In caso di bocciatura in toto della legge, sarebbe riesumato il cosiddetto Mattarellum (dal nome del suo ideatore Sergio Mattarella). Si tratta di un sistema misto: quota maggioritaria di Camera e Senato, quota proporzionale alla Camera, recupero proporzionale al Senato. Il 75% dei seggi parlamentari vengono assegnati con un sistema maggioritario a turno unico, in cui ogni candidato può presentarsi in più di un collegio. Il restante 25% dei seggi è attribuito con un meccanismo proporzionale, diverso però per Camera e Senato. Per la Camera nel primo caso gli elettori ricevono una scheda separata e i seggi sono attribuiti ai candidati più votati dei partiti che abbiano superato lo sbarramento nazionale del 4%, ma dopo lo scorporo: alle singole liste (bloccate) vengono tolti tanti voti quanti ne sono serviti a far eleggere i vincitori nell’uninominale, obbligati a collegarsi a una lista circoscrizionale. Al Senato il restante 25% dei seggi sono ripartiti su base regionale (come prevede la Costituzione), sul recupero proporzionale dei più votati non eletti. La terza ipotesi sul tavolo è quella di un decreto legge da parte del governo, ma costituirebbe un discutibile precedente in materia e non è nemmeno detto che verrebbe controfirmato dal capo dello Stato. Per questo appare più probabile che la Consulta decida di allungare i tempi della sua decisione a metà gennaio 2014, dando modo al Parlamento di apportare le modifiche necessarie.

Paradigma
Restiamo comunque di fronte a tre strade differenti caratterizzate da un comune denominatore: l’incapacità della politica a decidere su se stessa. Il congelamento del Porcellum altro non è che il paradigma di un Palazzo ingessato, immobile, attento solo a guardarsi l’ombelico. E a poco servono gli appelli al senso di responsabilità che arrivano dall’uno e dall’altro schieramento. Il vicepresidente forzista del Senato Maurizio Gasparri ricorda che “autorevoli costituzionalisti hanno affermato che la Corte Costituzionale non può esprimersi sull’intera legge elettorale né può far rivivere leggi del passato. Aggiungo che si tratterebbe di un’ipotesi stravolgente, contraria ai principi dell’ordinamento. La legge elettorale è materia che compete più di ogni altra al Parlamento”. Peccato che fino ad ora sia stata usata solo e soltanto come arma di ricatto, come strumento politico per tenere in piedi strane coalizioni o larghe intese.
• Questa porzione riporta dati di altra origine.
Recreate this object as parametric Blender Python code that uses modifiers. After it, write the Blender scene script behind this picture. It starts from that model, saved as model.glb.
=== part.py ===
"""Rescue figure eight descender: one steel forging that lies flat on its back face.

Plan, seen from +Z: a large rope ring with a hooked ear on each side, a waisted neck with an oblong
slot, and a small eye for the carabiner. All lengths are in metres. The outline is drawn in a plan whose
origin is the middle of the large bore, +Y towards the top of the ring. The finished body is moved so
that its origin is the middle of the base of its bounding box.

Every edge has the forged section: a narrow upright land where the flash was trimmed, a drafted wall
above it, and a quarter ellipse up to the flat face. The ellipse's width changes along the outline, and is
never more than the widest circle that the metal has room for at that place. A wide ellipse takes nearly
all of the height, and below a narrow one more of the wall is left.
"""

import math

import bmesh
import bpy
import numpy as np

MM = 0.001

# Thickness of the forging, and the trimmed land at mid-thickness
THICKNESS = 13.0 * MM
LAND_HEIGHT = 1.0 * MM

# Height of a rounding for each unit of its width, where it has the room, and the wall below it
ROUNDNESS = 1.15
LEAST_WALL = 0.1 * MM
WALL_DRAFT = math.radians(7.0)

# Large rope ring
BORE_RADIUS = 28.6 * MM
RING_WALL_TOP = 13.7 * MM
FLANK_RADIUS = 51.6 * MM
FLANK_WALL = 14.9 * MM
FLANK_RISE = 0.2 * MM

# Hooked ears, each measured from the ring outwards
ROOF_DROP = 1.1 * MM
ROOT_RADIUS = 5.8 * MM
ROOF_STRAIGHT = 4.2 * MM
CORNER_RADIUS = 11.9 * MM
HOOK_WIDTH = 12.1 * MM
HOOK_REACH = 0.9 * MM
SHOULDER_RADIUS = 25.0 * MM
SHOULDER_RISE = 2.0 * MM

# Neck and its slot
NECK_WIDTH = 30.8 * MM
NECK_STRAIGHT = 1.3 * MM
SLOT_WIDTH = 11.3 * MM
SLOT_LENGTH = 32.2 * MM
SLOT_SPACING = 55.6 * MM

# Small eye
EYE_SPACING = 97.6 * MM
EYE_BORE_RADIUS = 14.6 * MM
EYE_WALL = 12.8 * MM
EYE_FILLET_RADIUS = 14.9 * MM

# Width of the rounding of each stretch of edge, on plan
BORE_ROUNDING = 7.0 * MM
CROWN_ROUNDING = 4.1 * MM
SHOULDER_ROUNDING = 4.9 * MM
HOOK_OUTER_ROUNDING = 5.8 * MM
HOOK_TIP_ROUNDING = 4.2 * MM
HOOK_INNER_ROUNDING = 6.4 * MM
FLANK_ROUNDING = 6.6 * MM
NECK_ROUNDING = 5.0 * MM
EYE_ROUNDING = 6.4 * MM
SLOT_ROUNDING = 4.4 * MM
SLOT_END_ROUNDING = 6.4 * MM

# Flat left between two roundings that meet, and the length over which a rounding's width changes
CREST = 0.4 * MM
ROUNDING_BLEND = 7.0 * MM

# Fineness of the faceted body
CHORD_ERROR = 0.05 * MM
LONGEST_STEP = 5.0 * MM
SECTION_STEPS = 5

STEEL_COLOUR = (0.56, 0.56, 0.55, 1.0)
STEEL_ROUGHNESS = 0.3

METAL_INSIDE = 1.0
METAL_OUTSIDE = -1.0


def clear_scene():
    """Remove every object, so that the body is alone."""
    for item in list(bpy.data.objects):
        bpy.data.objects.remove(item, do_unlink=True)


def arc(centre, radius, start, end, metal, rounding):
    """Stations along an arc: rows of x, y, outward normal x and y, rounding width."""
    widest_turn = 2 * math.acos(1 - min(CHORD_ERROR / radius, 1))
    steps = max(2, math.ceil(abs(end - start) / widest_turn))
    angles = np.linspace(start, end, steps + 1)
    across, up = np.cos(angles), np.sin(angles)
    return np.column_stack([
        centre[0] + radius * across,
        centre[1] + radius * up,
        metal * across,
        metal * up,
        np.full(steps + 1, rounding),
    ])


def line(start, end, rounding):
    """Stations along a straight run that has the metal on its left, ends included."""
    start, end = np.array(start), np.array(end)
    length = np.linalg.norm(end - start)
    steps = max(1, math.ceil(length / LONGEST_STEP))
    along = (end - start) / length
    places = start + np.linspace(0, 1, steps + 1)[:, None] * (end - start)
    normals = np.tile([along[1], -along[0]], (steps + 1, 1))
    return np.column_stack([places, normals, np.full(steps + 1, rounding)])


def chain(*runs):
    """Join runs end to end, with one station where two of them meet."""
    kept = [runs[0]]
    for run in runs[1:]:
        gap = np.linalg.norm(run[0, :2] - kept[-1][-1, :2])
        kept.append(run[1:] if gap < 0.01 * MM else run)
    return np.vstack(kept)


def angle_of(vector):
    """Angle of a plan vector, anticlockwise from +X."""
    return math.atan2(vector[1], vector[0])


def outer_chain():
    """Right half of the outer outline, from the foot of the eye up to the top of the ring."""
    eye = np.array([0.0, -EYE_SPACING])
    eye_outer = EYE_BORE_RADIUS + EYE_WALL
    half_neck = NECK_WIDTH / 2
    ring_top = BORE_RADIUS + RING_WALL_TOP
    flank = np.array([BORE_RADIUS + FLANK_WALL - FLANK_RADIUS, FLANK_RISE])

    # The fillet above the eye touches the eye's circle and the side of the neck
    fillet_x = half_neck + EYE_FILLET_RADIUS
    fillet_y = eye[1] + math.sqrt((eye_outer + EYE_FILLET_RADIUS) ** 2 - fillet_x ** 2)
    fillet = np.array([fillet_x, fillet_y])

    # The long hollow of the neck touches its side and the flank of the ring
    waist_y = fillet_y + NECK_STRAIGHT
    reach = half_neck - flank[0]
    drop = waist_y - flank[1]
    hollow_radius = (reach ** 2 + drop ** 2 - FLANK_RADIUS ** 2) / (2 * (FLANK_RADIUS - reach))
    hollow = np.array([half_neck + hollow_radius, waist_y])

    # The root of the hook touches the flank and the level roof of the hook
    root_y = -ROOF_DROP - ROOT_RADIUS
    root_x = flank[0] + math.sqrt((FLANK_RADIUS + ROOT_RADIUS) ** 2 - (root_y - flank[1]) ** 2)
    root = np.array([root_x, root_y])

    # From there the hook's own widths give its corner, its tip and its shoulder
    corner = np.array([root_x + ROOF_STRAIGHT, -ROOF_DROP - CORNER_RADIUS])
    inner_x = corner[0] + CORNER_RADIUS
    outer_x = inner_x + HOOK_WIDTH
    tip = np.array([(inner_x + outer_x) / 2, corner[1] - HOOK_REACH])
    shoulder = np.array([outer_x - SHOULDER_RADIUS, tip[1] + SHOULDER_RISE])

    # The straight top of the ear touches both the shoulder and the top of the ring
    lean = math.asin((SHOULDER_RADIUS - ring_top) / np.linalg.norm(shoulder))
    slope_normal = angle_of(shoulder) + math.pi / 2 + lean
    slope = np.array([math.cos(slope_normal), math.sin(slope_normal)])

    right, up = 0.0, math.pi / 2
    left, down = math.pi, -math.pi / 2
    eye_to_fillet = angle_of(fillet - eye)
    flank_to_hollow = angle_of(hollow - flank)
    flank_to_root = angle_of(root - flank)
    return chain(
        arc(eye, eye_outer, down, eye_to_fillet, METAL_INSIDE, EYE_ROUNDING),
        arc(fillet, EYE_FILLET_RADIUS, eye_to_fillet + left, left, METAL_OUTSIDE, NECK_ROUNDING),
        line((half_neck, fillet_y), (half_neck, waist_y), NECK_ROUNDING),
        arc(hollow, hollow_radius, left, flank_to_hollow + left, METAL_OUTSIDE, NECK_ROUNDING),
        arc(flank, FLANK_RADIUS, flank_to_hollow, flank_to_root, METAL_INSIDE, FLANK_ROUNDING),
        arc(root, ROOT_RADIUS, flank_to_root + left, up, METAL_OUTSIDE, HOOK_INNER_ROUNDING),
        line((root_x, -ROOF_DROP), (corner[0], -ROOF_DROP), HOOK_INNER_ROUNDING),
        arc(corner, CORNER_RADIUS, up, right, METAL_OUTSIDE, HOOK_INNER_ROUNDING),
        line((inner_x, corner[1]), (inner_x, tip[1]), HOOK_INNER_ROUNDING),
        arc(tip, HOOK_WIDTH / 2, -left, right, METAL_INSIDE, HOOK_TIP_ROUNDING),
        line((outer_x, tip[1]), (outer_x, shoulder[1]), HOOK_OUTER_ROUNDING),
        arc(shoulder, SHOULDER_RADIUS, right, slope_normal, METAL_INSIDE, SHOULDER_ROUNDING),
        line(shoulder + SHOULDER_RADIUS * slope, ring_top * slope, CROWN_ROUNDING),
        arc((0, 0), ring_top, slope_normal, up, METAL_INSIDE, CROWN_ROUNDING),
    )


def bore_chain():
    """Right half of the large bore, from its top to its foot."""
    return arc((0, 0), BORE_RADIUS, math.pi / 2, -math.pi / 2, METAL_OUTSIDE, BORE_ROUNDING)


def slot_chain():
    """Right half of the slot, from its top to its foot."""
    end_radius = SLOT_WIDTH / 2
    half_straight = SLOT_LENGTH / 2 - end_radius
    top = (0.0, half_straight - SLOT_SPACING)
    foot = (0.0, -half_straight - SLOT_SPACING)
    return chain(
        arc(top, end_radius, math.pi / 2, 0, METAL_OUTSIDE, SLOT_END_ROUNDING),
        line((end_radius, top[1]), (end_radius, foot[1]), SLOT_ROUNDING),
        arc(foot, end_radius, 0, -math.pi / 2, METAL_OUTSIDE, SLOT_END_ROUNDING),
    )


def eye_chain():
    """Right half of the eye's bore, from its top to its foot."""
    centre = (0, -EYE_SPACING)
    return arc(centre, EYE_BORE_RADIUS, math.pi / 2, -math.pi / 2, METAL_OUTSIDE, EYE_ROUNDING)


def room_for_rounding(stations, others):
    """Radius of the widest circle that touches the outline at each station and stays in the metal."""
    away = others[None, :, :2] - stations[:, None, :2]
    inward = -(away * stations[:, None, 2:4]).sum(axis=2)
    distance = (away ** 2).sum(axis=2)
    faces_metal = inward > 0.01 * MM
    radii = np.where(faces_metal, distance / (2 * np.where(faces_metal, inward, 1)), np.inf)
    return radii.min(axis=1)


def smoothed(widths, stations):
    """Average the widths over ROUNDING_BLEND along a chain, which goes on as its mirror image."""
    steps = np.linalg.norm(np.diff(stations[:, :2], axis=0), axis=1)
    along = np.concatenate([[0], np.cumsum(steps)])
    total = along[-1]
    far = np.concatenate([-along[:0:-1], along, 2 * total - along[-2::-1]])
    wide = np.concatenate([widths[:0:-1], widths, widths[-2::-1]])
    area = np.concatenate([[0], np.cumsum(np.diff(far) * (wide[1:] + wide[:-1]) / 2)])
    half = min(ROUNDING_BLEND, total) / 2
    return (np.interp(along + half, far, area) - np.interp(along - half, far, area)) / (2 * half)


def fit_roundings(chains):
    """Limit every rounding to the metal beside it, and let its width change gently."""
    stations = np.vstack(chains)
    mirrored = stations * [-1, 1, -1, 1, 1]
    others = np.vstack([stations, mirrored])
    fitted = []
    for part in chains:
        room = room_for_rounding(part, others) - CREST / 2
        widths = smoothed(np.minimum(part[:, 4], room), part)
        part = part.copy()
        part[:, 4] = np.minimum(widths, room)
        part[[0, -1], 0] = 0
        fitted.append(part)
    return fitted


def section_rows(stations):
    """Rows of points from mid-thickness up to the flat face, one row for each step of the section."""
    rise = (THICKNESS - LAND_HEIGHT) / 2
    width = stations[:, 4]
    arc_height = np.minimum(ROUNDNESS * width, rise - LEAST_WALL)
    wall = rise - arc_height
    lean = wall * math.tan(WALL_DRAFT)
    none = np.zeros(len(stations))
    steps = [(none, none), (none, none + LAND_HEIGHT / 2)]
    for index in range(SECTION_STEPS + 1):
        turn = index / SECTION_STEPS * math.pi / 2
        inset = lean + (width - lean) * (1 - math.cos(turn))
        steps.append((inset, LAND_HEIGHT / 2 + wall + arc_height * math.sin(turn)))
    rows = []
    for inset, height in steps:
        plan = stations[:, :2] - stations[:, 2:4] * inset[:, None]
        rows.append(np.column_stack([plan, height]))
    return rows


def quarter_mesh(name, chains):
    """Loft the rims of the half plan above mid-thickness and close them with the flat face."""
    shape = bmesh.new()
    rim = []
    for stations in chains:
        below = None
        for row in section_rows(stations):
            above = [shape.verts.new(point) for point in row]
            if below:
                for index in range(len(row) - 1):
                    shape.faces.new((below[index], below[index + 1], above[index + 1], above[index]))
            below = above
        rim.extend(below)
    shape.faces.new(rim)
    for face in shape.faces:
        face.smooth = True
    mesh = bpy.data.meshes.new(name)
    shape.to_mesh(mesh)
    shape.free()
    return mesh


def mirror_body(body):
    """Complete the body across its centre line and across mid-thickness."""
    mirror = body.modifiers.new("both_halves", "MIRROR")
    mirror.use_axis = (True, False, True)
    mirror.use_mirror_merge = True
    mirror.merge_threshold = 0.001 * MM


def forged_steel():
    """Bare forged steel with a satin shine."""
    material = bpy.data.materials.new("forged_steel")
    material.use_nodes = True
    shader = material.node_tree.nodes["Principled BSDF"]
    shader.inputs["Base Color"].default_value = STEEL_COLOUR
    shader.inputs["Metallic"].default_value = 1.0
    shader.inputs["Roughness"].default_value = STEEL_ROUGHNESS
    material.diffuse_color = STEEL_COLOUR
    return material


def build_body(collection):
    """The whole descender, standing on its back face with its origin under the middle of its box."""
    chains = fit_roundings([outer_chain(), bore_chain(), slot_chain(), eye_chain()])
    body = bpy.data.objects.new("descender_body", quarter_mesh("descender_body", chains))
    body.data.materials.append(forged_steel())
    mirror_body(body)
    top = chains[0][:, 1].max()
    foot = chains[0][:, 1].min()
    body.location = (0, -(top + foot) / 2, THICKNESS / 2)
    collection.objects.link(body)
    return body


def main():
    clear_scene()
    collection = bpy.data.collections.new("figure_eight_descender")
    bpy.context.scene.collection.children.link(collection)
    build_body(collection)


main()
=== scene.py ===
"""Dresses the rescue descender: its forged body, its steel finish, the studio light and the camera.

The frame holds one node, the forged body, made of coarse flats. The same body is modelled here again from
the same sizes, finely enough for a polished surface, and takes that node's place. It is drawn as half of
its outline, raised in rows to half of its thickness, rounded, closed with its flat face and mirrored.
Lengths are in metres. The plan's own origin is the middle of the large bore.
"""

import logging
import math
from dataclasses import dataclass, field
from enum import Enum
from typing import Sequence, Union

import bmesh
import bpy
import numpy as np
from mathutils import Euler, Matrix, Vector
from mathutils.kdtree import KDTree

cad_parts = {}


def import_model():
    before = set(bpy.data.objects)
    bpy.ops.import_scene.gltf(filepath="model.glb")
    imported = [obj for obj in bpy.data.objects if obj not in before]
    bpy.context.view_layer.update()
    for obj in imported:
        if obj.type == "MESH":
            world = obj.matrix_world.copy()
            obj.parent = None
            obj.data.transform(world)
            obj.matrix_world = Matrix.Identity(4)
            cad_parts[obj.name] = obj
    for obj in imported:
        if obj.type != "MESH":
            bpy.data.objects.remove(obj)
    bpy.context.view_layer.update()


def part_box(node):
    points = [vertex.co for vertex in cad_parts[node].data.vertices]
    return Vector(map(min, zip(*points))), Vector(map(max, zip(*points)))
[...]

Per non dire delle primarie del Pd. Quest’oggi a Palazzo Madama i senatori del Pd Corradino Mineo, Felice Casson, Sergio Lo Giudice, Laura Puppato, Lucrezia Ricchiuti e Walter Tocci presenteranno le loro proposte, a sostegno della candidatura di Pippo Civati alla segreteria del partito e per la riforma immediata del Porcellum. In fondo se Renzi vuole andare solo al voto, Civati vorrebbe anche stabilire come. Almeno la chiarezza non sembra fargli difetto.